"La viuda echó echó como ofrenda no cosas, sino 'toda su vida'. Este es el verdadero credo"

Marcos nos muestra a Jesús en el templo (Mc 12,35-44). Enseña. No imaginemos ante él una platea silenciosa: la palabra debe abrirse paso entre la multitud que lo escuchaba con gusto.
Jesús dice: «Guardaos de los escribas, que gustan de pasear con largas vestiduras, recibir saludos en las plazas, ocupar los primeros asientos en las sinagogas y los primeros puestos en las cenas». Aquí hay un ataque directo. El Maestro no está refutando doctrinas: estimula la memoria y la imaginación de la gente. No habla de ideas: simplemente pinta retratos. Se ve a estos hombres paseando. Sin embargo, los escribas están ocupados con los textos que transcriben y comentan. Pero Jesús se detiene en el hecho de que «pasean». La mirada pasa del ligero movimiento de las piernas a la vestimenta: llevan ropas largas y llamativas. Los vemos: hay en ellos algo de blando y solemne al mismo tiempo.

Luego la mirada de Jesús se amplía al contexto. Frente a estos hombres hay gente que los saluda, y a ellos les gusta que los saluden. No, no de tú a tú, sino en las plazas. Hablamos de saludos ostentosos y amplios, deferentes. Luego la mirada se amplía aún más a su vida entre sinagogas y banquetes. Lo sagrado y lo profano. La devoción y la degustación. ¿Qué tienen en común? El hecho de que estos hombres aman estar en los primeros asientos. Pasean honrados y se sientan venerados.
Y luego Jesús continúa con un tremendo díptico metafórico, una instantánea: devoran las casas de las viudas y rezan durante mucho tiempo para que se les vea. Vemos las fauces grotescas, kafkianas. La metamorfosis de hombres en bestias que devoran casas. No palacios suntuosos, sino pobres casas de viudas pobres. Y luego vemos las manos juntas en oración de estas bestias, sus postraciones que duran mucho tiempo para que sean bien visibles.
Jesús predica con la imaginación, expresa la condena más severa pintando, a veces barroco, a veces prerrafaelita, a veces expresionista, una feria de las vanidades. Una pose, un estuco.
Cambio de imagen. Marco se desconecta de repente. Jesús estaba en el templo hablando. Ahora lo encontramos sentado frente al tesoro, mientras observaba cómo la multitud arrojaba monedas. La palabra se transforma ahora en mirada. La multitud sigue siendo la protagonista. Los ricos pasan y arrojan monedas. Hay muchos ricos, y arrojan muchas monedas, nos dice el evangelista.
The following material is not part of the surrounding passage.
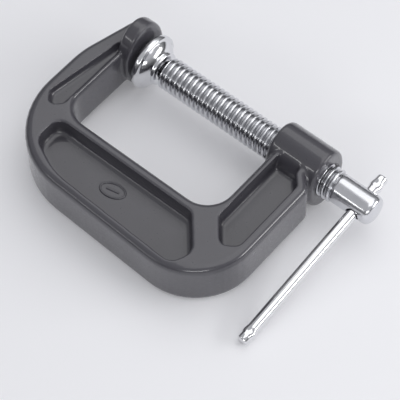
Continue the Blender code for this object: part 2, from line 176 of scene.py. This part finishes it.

Todo es «mucho». Ya oímos el sonido de este río de monedas arrojadas al tesoro. Jesús ve el flujo y escucha el tintineo.
Pero. Hay un pero. Marcos ve que Jesús se fija en una sola persona. Solo tiene ojos para ella. ¿Quién es? Una viuda pobre que arroja dos moneditas al tesoro, que hacen un centavo. Dos que hacen uno. Uno más uno hacen uno. Esta viuda solitaria arroja una sola moneda, aunque con dos tintineos. Está arrojando al tesoro del templo su soledad, su pobreza, su vacío, su separación de la vida social y su auténtica devoción. No tiene nada más.
¿Qué hace Jesús entonces? Interrumpe su observación aburrida del flujo de riqueza y de las gestos todos iguales. Llama a sus discípulos. Y les dice: «En verdad os digo: esta viuda, tan pobre, ha echado en el tesoro más que todos los demás. Todos, en efecto, han echado parte de su superfluo. Ella, en cambio, en su miseria, ha echado todo lo que tenía, todo lo que tenía para vivir».
Los demás han echado cosas superfluas. Se echan cosas. Que estén en el tesoro o en la basura, al final, da lo mismo. La acción de la mano es la misma. La ofrenda de la viuda es diferente en su raíz. Ella echó como ofrenda no cosas, sino —como dice literalmente el texto original— «toda su vida». Este es el verdadero credo.